Но Таиров в работе над «Федрой» провел ее сквозь две стилизации, так сказать, сквозь керамический стиль VII–VI века греческой культуры (что во всей чистоте в отношении пластики удалось только Эггерту и некоторым фигурантам) и сквозь свой камерный стиль с его еще не исчезнувшим, потерявшимся только с веселой «Жирофле», привкусом декадентства. Расин был, так сказать, раздернут на две стороны. Быть может, слишком подвинут назад к глубинным слоям греческой культуры и в то же время слишком поднят к нашему времени, к футуристическим формам.

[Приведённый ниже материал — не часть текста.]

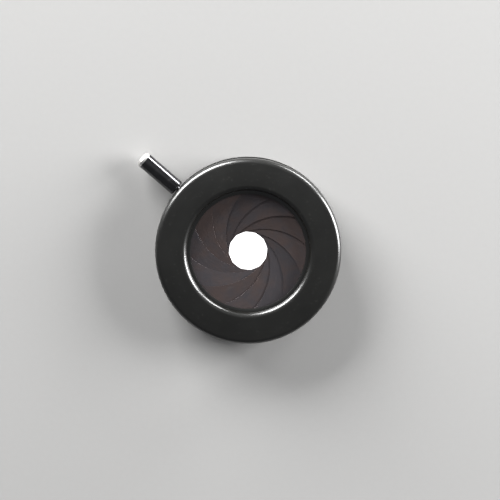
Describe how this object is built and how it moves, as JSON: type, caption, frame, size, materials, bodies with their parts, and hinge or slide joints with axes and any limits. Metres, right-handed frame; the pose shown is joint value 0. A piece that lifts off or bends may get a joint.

В этом и большие достоинства и неоспоримые недостатки постановки, тем не менее не только крайне интересной как искание, но и представляющей собою заметное достижение.
Я не знаю идей, которыми руководился Эггерт при выборе пьесы или постановке ее, я об этом только догадываюсь. Я говорю про то, что я увидел, а не про то, что имел в мыслях Эггерт.

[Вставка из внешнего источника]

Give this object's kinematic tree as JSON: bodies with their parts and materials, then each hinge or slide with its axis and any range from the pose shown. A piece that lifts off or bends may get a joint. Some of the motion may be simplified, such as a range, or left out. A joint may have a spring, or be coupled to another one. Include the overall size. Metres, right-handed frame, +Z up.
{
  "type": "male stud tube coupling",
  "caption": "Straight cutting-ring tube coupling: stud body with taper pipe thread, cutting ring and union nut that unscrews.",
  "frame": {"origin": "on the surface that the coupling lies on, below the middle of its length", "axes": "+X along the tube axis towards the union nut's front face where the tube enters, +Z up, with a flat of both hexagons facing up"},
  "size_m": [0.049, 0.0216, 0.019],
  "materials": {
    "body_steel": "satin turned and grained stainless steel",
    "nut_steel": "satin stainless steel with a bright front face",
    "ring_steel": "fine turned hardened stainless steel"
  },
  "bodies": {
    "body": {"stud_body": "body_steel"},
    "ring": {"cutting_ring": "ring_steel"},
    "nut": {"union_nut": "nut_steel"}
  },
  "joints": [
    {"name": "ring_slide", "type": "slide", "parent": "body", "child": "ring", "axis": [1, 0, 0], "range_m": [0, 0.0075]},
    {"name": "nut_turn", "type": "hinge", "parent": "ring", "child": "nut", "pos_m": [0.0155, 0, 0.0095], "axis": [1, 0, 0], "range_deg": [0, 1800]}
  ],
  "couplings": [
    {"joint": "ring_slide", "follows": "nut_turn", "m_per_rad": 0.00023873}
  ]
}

Это, впрочем, относится и к Таирову с его «Федрой».
Но вот как мне рисуется внутренняя мысль этого интересного, к сожалению, скрытого от культурной и даже передовой Москвы спектакля. Пьеса Лобанова — ложноклассическая пьеса. Она недалеко еще ушла от хороших пьес Озерова. В отношении драматической структуры она стоит даже ниже озеровских драм (чтобы не было недоразумений, оговорюсь: я считаю озеровские драмы высокохудожественными произведениями, но сейчас не об этом речь). Тем не менее сказывается и то, что Лобанов — современник Пушкина, что его «Борис» писался одновременно с великим «Борисом» Пушкина. В языке его еще много велеречия, но есть и жизнь более реалистическая, чем у монументального Озерова. С Лобановым как будто русский театр уже втягивался в это русло реализма в высоком смысле этого слова, по которому катил свои волны поток пушкинского гения.